- **Goal**
Read the records and write them out again exactly.

- **Supplied material**
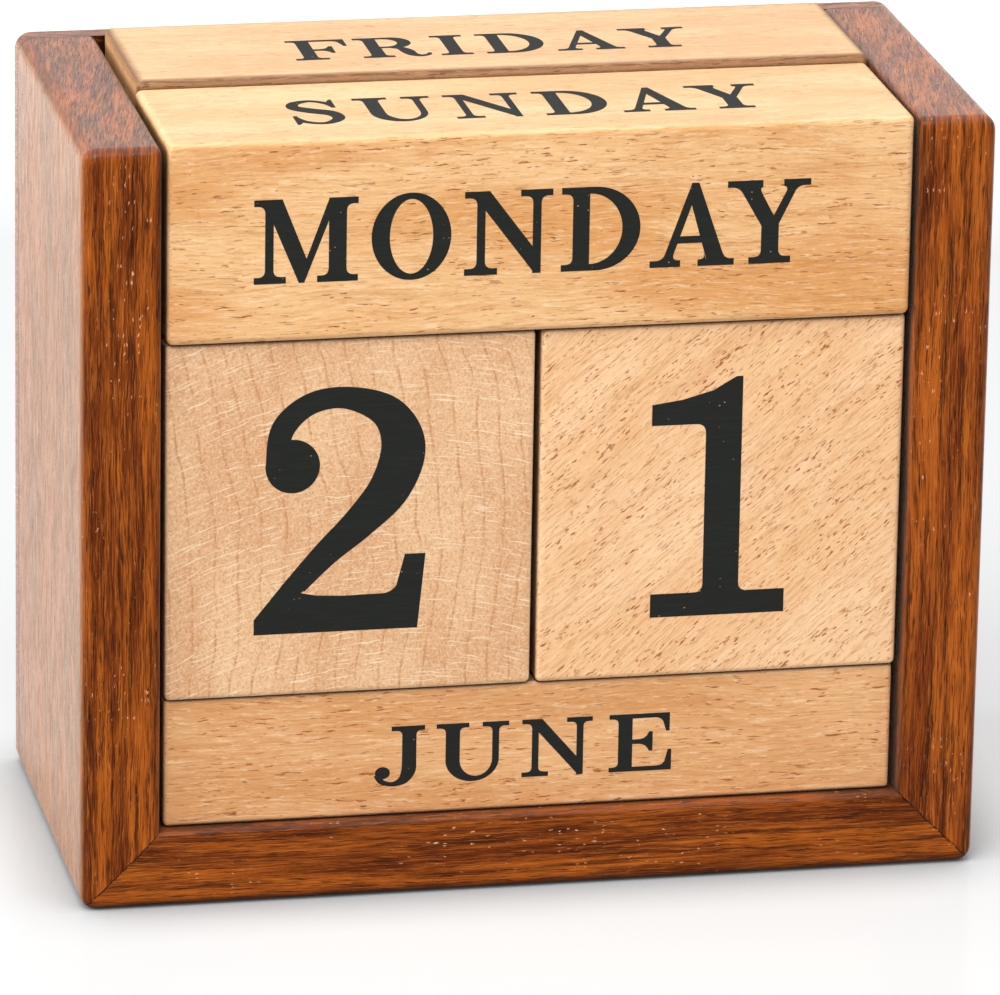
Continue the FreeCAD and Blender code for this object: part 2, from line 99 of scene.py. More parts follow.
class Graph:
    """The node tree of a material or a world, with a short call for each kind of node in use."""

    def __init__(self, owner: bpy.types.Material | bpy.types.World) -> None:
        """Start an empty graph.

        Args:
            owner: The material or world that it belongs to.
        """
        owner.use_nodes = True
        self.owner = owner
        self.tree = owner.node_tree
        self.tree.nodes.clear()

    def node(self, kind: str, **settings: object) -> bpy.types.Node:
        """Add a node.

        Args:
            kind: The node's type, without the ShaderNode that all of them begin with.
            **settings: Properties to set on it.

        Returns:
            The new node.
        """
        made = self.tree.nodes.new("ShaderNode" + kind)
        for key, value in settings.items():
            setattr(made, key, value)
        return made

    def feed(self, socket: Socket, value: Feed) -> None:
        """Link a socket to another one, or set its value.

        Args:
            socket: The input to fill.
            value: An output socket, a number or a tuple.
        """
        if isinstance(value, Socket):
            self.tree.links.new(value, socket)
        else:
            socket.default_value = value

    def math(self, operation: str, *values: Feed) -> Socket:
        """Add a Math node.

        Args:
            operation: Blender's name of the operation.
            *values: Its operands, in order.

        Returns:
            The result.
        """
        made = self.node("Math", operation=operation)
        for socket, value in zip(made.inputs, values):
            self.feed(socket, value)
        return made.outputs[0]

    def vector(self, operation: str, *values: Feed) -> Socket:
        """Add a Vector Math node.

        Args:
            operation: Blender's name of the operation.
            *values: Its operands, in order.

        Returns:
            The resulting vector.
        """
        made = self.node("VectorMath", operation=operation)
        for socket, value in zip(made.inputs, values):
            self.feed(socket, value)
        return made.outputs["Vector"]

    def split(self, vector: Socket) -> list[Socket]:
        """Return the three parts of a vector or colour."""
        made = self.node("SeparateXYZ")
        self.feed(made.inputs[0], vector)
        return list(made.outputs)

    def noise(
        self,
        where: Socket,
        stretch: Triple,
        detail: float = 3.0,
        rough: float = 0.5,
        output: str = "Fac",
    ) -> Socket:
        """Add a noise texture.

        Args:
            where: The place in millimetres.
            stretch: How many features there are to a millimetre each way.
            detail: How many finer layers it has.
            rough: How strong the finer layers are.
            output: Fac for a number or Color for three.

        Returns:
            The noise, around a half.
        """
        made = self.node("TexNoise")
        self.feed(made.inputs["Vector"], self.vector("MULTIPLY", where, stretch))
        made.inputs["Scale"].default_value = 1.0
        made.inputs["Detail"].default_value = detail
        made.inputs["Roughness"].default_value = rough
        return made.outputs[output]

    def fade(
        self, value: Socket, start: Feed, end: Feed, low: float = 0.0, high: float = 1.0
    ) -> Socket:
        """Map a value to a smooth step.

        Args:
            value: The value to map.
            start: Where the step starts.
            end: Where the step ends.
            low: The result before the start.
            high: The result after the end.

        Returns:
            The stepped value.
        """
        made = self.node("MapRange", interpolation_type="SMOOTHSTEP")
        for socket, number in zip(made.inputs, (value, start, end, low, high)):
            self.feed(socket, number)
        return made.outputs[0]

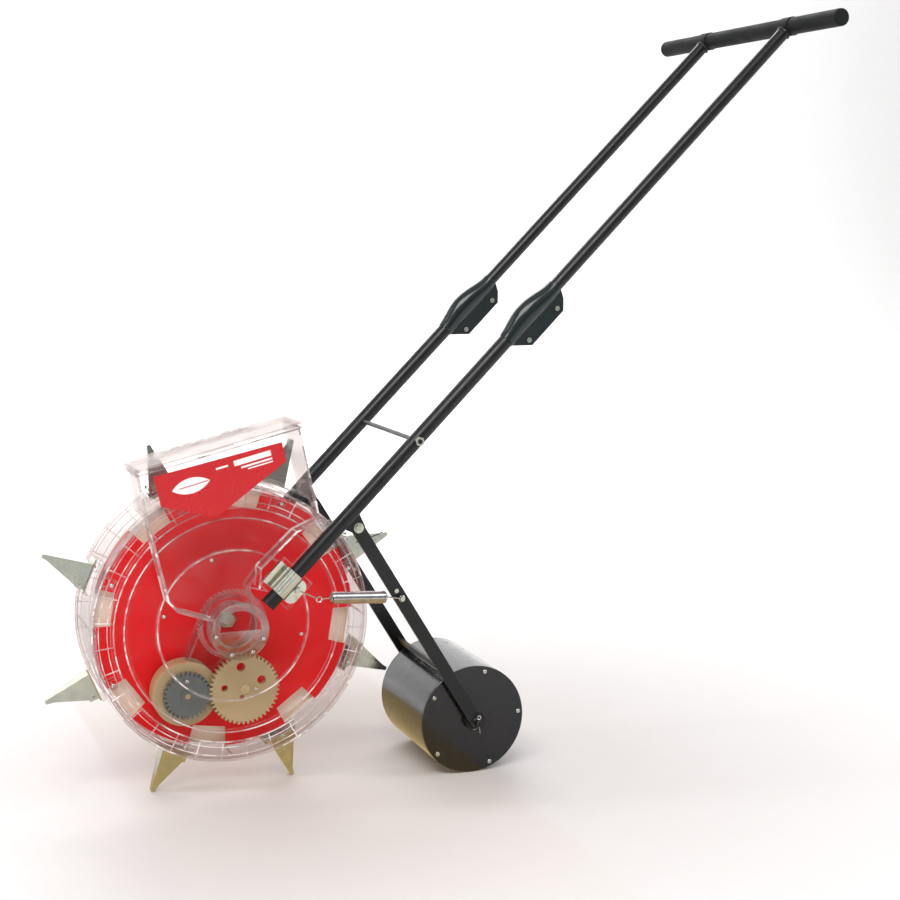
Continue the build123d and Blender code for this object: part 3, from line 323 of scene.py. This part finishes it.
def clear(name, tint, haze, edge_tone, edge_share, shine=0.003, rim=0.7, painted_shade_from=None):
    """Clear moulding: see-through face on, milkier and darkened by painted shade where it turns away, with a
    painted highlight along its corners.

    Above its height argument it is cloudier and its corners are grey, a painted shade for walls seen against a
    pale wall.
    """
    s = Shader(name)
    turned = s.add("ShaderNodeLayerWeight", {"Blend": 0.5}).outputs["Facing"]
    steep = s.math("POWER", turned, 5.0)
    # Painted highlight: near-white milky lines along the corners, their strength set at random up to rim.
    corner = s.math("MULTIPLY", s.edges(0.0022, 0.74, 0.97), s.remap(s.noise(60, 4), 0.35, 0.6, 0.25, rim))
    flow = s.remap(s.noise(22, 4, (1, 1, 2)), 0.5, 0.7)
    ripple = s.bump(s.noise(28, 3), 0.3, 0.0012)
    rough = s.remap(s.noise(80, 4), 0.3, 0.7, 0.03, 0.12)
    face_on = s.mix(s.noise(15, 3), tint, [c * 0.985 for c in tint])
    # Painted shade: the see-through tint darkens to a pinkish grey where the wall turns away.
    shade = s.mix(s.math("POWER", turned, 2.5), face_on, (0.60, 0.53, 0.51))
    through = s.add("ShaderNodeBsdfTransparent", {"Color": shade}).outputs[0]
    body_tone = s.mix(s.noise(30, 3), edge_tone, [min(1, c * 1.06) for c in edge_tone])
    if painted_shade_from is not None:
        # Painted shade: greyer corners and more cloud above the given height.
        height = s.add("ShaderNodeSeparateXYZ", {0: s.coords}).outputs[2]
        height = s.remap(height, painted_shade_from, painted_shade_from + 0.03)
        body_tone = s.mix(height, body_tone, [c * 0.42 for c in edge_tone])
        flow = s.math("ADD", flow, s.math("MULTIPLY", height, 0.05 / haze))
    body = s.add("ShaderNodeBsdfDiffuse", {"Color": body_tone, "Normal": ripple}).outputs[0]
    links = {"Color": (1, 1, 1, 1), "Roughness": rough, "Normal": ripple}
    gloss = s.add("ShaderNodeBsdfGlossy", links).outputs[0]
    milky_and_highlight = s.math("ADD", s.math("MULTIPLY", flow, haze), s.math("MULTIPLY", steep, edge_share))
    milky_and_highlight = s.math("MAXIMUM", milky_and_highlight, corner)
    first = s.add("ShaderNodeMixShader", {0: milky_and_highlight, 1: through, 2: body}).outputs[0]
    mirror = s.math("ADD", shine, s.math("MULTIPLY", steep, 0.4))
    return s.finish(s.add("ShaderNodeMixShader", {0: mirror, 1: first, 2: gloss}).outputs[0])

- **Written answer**
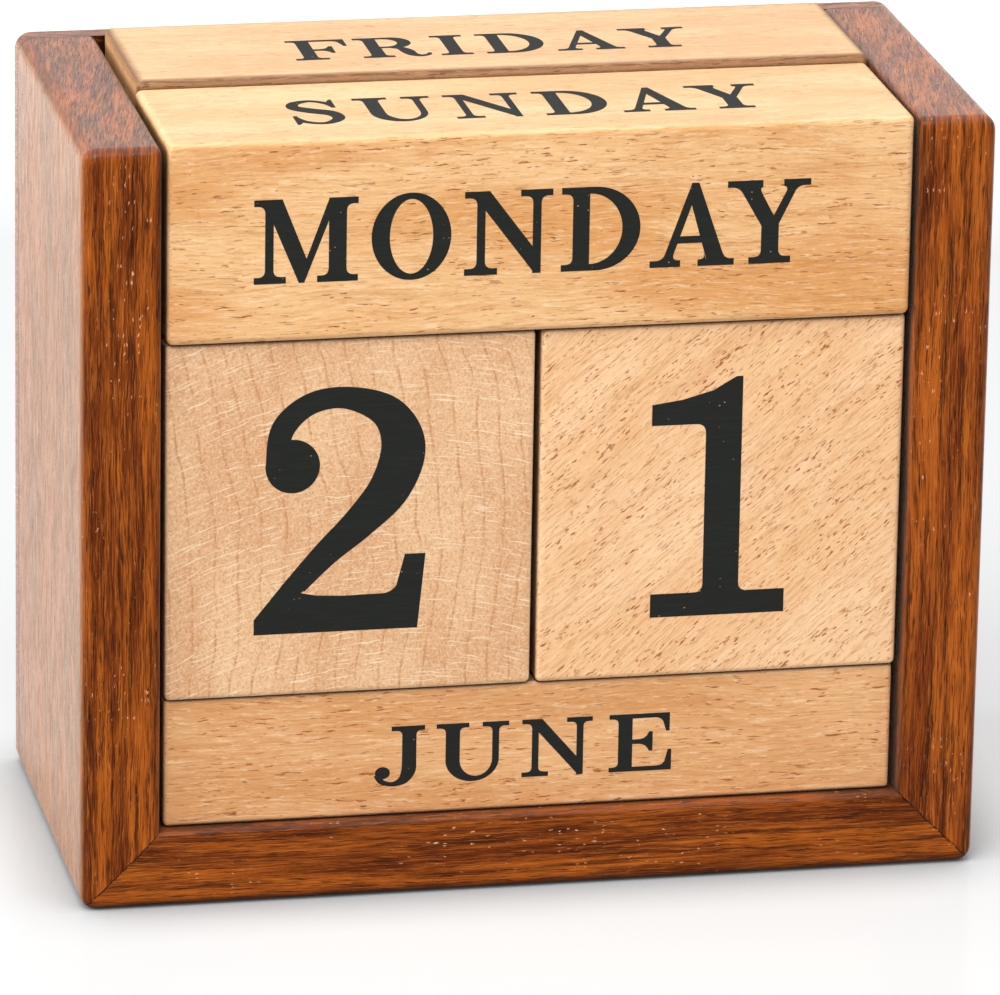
Continue the FreeCAD and Blender code for this object: part 2, from line 99 of scene.py. More parts follow.
class Graph:
    """The node tree of a material or a world, with a short call for each kind of node in use."""

    def __init__(self, owner: bpy.types.Material | bpy.types.World) -> None:
        """Start an empty graph.

        Args:
            owner: The material or world that it belongs to.
        """
        owner.use_nodes = True
        self.owner = owner
        self.tree = owner.node_tree
        self.tree.nodes.clear()

    def node(self, kind: str, **settings: object) -> bpy.types.Node:
        """Add a node.

        Args:
            kind: The node's type, without the ShaderNode that all of them begin with.
            **settings: Properties to set on it.

        Returns:
            The new node.
        """
        made = self.tree.nodes.new("ShaderNode" + kind)
        for key, value in settings.items():
            setattr(made, key, value)
        return made

    def feed(self, socket: Socket, value: Feed) -> None:
        """Link a socket to another one, or set its value.

        Args:
            socket: The input to fill.
            value: An output socket, a number or a tuple.
        """
        if isinstance(value, Socket):
            self.tree.links.new(value, socket)
        else:
            socket.default_value = value

    def math(self, operation: str, *values: Feed) -> Socket:
        """Add a Math node.

        Args:
            operation: Blender's name of the operation.
            *values: Its operands, in order.

        Returns:
            The result.
        """
        made = self.node("Math", operation=operation)
        for socket, value in zip(made.inputs, values):
            self.feed(socket, value)
        return made.outputs[0]

    def vector(self, operation: str, *values: Feed) -> Socket:
        """Add a Vector Math node.

        Args:
            operation: Blender's name of the operation.
            *values: Its operands, in order.

        Returns:
            The resulting vector.
        """
        made = self.node("VectorMath", operation=operation)
        for socket, value in zip(made.inputs, values):
            self.feed(socket, value)
        return made.outputs["Vector"]

    def split(self, vector: Socket) -> list[Socket]:
        """Return the three parts of a vector or colour."""
        made = self.node("SeparateXYZ")
        self.feed(made.inputs[0], vector)
        return list(made.outputs)

    def noise(
        self,
        where: Socket,
        stretch: Triple,
        detail: float = 3.0,
        rough: float = 0.5,
        output: str = "Fac",
    ) -> Socket:
        """Add a noise texture.

        Args:
            where: The place in millimetres.
            stretch: How many features there are to a millimetre each way.
            detail: How many finer layers it has.
            rough: How strong the finer layers are.
            output: Fac for a number or Color for three.

        Returns:
            The noise, around a half.
        """
        made = self.node("TexNoise")
        self.feed(made.inputs["Vector"], self.vector("MULTIPLY", where, stretch))
        made.inputs["Scale"].default_value = 1.0
        made.inputs["Detail"].default_value = detail
        made.inputs["Roughness"].default_value = rough
        return made.outputs[output]

    def fade(
        self, value: Socket, start: Feed, end: Feed, low: float = 0.0, high: float = 1.0
    ) -> Socket:
        """Map a value to a smooth step.

        Args:
            value: The value to map.
            start: Where the step starts.
            end: Where the step ends.
            low: The result before the start.
            high: The result after the end.

        Returns:
            The stepped value.
        """
        made = self.node("MapRange", interpolation_type="SMOOTHSTEP")
        for socket, number in zip(made.inputs, (value, start, end, low, high)):
            self.feed(socket, number)
        return made.outputs[0]

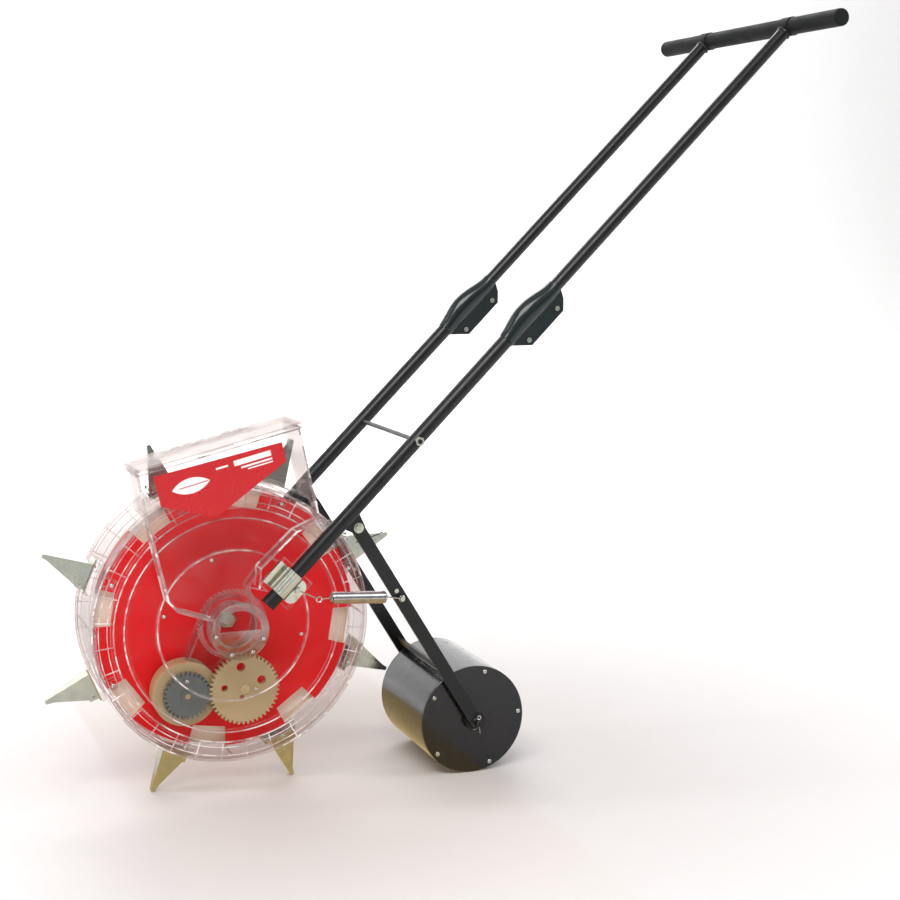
Continue the build123d and Blender code for this object: part 3, from line 323 of scene.py. This part finishes it.
def clear(name, tint, haze, edge_tone, edge_share, shine=0.003, rim=0.7, painted_shade_from=None):
    """Clear moulding: see-through face on, milkier and darkened by painted shade where it turns away, with a
    painted highlight along its corners.

    Above its height argument it is cloudier and its corners are grey, a painted shade for walls seen against a
    pale wall.
    """
    s = Shader(name)
    turned = s.add("ShaderNodeLayerWeight", {"Blend": 0.5}).outputs["Facing"]
    steep = s.math("POWER", turned, 5.0)
    # Painted highlight: near-white milky lines along the corners, their strength set at random up to rim.
    corner = s.math("MULTIPLY", s.edges(0.0022, 0.74, 0.97), s.remap(s.noise(60, 4), 0.35, 0.6, 0.25, rim))
    flow = s.remap(s.noise(22, 4, (1, 1, 2)), 0.5, 0.7)
    ripple = s.bump(s.noise(28, 3), 0.3, 0.0012)
    rough = s.remap(s.noise(80, 4), 0.3, 0.7, 0.03, 0.12)
    face_on = s.mix(s.noise(15, 3), tint, [c * 0.985 for c in tint])
    # Painted shade: the see-through tint darkens to a pinkish grey where the wall turns away.
    shade = s.mix(s.math("POWER", turned, 2.5), face_on, (0.60, 0.53, 0.51))
    through = s.add("ShaderNodeBsdfTransparent", {"Color": shade}).outputs[0]
    body_tone = s.mix(s.noise(30, 3), edge_tone, [min(1, c * 1.06) for c in edge_tone])
    if painted_shade_from is not None:
        # Painted shade: greyer corners and more cloud above the given height.
        height = s.add("ShaderNodeSeparateXYZ", {0: s.coords}).outputs[2]
        height = s.remap(height, painted_shade_from, painted_shade_from + 0.03)
        body_tone = s.mix(height, body_tone, [c * 0.42 for c in edge_tone])
        flow = s.math("ADD", flow, s.math("MULTIPLY", height, 0.05 / haze))
    body = s.add("ShaderNodeBsdfDiffuse", {"Color": body_tone, "Normal": ripple}).outputs[0]
    links = {"Color": (1, 1, 1, 1), "Roughness": rough, "Normal": ripple}
    gloss = s.add("ShaderNodeBsdfGlossy", links).outputs[0]
    milky_and_highlight = s.math("ADD", s.math("MULTIPLY", flow, haze), s.math("MULTIPLY", steep, edge_share))
    milky_and_highlight = s.math("MAXIMUM", milky_and_highlight, corner)
    first = s.add("ShaderNodeMixShader", {0: milky_and_highlight, 1: through, 2: body}).outputs[0]
    mirror = s.math("ADD", shine, s.math("MULTIPLY", steep, 0.4))
    return s.finish(s.add("ShaderNodeMixShader", {0: mirror, 1: first, 2: gloss}).outputs[0])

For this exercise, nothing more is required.